_Your goal_
Find the line containing "left_housing();" and copy it exactly, along with every line after it up to and including the line containing "its imported frame.". Copy nothing else.

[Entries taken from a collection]
=====

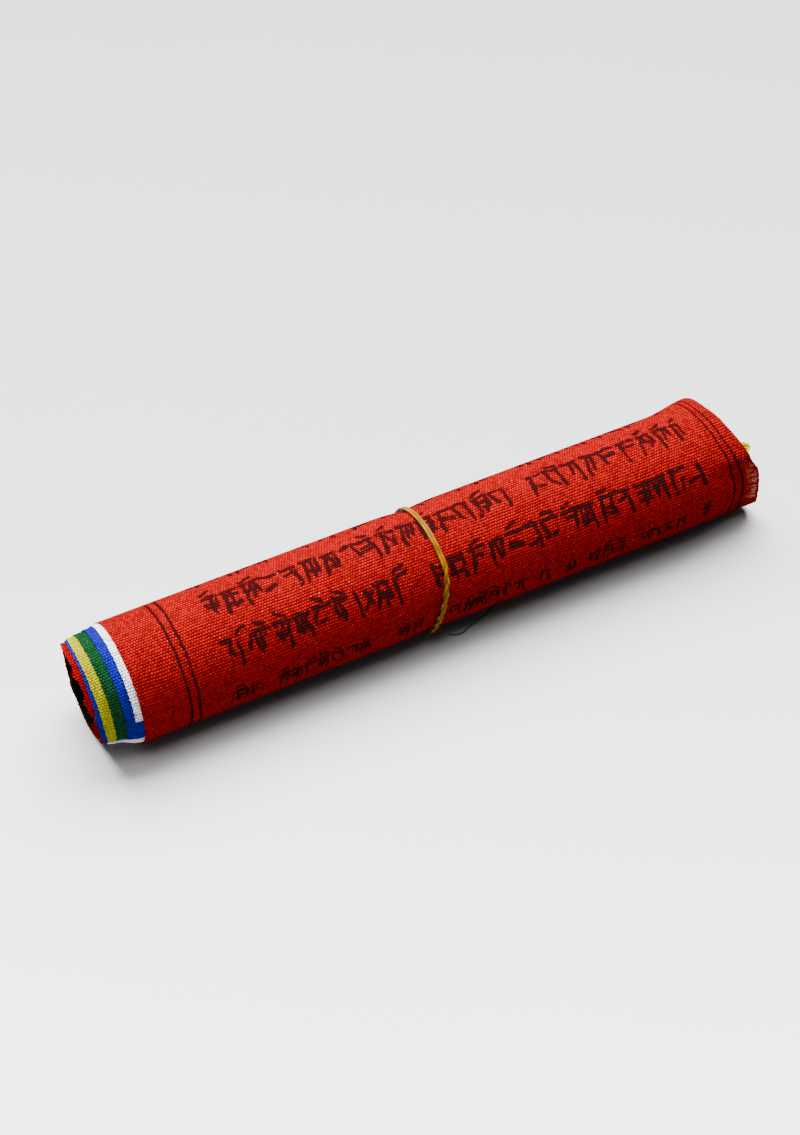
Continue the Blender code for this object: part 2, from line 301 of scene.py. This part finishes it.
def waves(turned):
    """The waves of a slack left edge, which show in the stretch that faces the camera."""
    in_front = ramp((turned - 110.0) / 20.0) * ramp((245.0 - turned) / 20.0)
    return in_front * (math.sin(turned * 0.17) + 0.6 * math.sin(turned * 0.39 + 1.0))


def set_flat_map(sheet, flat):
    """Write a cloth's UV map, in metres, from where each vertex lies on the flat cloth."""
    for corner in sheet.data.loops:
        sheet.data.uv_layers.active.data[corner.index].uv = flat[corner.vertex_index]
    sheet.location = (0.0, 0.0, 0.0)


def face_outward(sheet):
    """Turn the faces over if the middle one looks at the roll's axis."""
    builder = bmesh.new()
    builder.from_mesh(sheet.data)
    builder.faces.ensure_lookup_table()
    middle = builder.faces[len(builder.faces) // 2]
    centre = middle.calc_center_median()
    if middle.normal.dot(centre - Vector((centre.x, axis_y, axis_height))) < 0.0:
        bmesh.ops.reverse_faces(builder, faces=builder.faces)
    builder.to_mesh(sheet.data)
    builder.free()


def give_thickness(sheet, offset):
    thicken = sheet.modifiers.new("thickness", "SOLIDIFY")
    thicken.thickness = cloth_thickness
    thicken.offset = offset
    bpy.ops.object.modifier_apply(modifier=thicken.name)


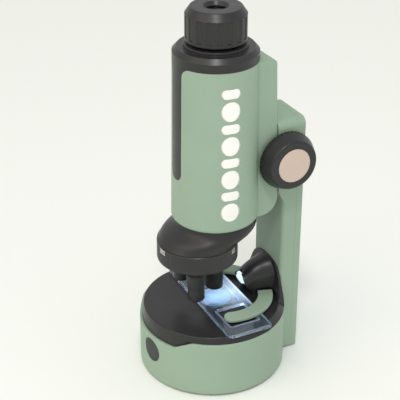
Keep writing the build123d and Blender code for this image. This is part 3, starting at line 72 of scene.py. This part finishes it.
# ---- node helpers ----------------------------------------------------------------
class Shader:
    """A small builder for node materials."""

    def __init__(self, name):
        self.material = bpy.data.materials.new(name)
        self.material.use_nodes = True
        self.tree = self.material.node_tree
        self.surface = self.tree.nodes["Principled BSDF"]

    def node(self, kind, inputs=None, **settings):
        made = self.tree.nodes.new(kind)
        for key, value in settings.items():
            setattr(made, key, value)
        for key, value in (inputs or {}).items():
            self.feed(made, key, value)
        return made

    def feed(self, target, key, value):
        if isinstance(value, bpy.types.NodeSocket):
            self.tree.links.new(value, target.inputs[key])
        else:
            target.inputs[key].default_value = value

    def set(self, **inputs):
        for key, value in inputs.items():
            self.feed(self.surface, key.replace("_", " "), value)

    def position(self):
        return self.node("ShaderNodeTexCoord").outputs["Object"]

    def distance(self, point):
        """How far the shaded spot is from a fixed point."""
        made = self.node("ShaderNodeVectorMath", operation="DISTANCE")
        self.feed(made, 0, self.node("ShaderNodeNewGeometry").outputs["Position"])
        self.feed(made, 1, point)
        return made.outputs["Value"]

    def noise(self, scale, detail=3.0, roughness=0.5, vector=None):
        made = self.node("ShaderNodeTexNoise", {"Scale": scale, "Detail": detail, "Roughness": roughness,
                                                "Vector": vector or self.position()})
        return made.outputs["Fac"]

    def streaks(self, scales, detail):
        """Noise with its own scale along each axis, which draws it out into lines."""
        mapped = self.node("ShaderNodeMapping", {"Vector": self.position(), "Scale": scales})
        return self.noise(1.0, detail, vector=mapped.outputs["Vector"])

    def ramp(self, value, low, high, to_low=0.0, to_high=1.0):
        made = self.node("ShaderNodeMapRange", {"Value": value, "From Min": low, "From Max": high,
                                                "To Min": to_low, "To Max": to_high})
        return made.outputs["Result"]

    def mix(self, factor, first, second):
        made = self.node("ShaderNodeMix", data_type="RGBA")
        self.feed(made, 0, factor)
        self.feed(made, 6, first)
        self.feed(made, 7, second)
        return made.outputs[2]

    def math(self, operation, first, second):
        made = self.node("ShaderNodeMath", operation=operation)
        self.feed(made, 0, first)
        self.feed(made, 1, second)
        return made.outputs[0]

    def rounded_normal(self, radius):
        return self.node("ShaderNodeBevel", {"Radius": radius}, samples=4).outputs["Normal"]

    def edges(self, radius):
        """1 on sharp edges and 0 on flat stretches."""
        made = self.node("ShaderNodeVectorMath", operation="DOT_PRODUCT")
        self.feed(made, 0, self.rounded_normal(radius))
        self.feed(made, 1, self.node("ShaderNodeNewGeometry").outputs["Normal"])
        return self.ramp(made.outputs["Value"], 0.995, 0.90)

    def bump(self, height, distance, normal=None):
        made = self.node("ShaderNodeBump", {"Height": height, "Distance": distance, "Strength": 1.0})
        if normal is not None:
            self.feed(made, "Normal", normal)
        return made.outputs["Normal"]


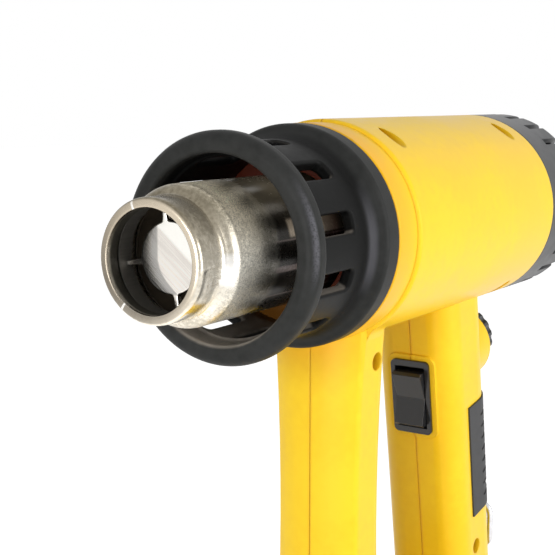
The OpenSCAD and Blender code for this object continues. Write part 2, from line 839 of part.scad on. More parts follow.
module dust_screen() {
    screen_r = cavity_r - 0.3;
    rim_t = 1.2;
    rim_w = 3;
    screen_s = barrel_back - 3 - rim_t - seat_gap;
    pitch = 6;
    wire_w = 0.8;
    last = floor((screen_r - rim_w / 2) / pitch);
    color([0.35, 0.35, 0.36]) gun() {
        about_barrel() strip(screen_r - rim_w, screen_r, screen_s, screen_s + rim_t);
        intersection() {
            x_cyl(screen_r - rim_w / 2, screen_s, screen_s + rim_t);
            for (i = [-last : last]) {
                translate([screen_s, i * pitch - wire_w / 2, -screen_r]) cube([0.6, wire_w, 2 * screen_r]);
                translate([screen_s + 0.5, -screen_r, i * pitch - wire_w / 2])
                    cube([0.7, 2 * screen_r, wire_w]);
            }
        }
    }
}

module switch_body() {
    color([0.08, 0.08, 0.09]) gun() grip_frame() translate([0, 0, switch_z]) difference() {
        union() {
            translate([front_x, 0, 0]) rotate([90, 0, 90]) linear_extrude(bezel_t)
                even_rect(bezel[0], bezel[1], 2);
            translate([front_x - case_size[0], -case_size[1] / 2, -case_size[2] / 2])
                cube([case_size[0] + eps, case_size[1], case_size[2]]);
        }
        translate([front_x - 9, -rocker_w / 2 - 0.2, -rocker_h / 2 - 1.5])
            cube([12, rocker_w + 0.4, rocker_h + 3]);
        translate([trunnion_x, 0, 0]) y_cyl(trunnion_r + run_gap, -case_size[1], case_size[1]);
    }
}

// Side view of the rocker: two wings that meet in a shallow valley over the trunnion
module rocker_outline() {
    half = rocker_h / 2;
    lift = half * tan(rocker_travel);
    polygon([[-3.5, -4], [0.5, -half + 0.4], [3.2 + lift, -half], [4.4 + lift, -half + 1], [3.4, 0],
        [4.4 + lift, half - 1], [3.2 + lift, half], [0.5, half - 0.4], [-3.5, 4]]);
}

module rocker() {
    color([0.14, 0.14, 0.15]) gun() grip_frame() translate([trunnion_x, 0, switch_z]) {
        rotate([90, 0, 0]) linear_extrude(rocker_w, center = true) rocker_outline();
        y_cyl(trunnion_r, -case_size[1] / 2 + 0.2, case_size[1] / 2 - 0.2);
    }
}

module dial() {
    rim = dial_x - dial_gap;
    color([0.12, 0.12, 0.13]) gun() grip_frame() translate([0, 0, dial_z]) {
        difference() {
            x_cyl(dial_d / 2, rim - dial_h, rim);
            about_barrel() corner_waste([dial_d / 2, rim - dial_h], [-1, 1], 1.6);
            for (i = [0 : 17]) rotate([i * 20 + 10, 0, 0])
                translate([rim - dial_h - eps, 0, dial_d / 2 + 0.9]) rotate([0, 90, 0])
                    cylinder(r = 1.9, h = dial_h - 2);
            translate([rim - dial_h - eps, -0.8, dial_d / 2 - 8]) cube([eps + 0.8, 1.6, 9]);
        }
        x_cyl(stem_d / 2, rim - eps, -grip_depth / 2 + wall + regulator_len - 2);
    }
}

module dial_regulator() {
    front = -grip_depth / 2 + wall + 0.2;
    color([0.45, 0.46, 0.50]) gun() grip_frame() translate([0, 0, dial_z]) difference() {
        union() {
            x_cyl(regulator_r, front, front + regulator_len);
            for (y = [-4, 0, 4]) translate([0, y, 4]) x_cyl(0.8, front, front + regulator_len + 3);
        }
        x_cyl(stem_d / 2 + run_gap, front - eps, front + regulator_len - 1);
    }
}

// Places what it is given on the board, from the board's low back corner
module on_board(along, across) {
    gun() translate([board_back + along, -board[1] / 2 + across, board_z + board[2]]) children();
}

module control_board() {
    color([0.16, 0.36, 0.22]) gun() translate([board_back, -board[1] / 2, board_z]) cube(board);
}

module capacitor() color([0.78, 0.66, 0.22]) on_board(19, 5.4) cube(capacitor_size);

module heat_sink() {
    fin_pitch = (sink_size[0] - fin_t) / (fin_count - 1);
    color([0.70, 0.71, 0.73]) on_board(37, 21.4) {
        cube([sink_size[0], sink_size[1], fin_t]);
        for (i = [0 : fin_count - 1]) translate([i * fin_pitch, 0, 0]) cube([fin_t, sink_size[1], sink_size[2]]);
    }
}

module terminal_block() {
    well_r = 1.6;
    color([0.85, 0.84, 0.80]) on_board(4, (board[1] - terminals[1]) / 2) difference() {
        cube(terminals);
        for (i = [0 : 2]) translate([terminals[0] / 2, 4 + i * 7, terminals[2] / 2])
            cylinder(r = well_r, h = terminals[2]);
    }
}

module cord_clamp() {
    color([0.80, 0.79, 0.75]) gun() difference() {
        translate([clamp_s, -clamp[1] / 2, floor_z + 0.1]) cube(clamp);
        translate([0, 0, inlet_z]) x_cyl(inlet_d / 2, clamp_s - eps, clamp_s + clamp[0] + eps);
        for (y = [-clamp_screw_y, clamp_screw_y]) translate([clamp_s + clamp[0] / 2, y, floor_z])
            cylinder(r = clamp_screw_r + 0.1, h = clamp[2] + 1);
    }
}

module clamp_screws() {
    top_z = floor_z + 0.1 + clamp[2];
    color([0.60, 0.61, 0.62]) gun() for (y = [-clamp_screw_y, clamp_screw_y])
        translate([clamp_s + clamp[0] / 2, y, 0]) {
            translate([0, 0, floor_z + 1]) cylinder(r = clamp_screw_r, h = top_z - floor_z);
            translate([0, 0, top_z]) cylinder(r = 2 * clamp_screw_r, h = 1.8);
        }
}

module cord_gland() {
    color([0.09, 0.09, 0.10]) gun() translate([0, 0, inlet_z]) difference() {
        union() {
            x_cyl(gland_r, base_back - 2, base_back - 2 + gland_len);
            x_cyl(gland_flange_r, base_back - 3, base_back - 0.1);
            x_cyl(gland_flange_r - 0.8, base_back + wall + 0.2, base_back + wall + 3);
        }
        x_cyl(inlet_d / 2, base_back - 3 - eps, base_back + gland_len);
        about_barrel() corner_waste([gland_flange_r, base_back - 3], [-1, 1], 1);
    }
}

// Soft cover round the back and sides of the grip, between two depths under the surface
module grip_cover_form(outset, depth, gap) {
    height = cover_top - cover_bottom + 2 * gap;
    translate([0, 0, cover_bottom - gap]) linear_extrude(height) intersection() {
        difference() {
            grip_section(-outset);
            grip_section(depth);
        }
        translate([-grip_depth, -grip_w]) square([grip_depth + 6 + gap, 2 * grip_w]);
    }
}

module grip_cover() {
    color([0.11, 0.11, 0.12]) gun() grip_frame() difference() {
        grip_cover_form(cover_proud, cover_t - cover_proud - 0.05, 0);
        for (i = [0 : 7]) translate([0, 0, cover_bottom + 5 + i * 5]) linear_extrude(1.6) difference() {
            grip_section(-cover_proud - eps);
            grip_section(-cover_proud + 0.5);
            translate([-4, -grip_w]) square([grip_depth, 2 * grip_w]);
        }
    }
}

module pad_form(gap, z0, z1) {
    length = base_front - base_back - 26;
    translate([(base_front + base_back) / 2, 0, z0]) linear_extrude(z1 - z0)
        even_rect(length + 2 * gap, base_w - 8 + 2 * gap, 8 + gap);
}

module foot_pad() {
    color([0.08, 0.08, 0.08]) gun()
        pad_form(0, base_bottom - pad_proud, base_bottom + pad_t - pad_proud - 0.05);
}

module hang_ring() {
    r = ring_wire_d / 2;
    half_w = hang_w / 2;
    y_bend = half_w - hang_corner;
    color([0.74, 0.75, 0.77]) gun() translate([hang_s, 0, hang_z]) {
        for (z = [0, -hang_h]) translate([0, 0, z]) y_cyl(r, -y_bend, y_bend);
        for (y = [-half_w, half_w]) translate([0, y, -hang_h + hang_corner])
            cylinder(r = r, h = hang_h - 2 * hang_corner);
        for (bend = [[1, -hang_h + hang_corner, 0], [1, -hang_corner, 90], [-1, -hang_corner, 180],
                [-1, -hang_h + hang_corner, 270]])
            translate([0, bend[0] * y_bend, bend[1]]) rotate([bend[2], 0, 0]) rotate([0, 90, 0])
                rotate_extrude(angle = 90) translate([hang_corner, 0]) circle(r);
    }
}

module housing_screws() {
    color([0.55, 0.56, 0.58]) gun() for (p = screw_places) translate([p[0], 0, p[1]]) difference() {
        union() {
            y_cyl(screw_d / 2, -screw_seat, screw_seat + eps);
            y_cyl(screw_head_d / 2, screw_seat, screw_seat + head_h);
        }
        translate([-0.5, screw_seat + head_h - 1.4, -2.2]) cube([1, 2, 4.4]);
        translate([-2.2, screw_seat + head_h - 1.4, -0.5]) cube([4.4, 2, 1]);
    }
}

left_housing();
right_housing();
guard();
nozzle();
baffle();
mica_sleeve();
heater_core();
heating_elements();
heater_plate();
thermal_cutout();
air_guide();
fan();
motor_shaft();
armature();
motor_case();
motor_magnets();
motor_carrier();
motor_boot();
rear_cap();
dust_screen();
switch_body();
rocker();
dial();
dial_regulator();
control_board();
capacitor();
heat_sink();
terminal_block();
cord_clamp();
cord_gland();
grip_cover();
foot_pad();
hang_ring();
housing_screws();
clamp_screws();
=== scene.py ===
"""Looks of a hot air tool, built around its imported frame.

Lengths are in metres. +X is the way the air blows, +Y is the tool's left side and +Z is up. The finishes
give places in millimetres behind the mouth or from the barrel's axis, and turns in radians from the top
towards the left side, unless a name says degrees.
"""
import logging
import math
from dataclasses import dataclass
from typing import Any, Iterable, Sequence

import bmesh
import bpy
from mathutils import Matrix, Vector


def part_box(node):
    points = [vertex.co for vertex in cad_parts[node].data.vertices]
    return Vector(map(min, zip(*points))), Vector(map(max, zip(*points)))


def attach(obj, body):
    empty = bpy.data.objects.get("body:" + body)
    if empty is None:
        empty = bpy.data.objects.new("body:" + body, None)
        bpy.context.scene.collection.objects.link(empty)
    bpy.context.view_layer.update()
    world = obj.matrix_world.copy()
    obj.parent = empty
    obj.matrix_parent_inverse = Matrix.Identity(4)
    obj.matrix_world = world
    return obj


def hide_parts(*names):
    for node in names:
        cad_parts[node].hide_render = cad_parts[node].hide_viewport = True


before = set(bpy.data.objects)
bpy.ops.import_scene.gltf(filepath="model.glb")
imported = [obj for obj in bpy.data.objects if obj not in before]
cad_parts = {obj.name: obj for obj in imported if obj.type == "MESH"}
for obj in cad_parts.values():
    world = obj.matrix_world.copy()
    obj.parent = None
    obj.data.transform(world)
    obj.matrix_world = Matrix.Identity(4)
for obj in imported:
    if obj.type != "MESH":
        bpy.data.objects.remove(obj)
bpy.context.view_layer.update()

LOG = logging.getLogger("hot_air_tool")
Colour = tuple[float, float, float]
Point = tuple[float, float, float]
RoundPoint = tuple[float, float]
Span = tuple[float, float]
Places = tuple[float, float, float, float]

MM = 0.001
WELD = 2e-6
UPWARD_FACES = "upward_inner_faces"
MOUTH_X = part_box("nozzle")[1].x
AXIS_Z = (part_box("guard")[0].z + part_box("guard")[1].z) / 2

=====

_Finished exercise_
left_housing();
right_housing();
guard();
nozzle();
baffle();
mica_sleeve();
heater_core();
heating_elements();
heater_plate();
thermal_cutout();
air_guide();
fan();
motor_shaft();
armature();
motor_case();
motor_magnets();
motor_carrier();
motor_boot();
rear_cap();
dust_screen();
switch_body();
rocker();
dial();
dial_regulator();
control_board();
capacitor();
heat_sink();
terminal_block();
cord_clamp();
cord_gland();
grip_cover();
foot_pad();
hang_ring();
housing_screws();
clamp_screws();
=== scene.py ===
"""Looks of a hot air tool, built around its imported frame.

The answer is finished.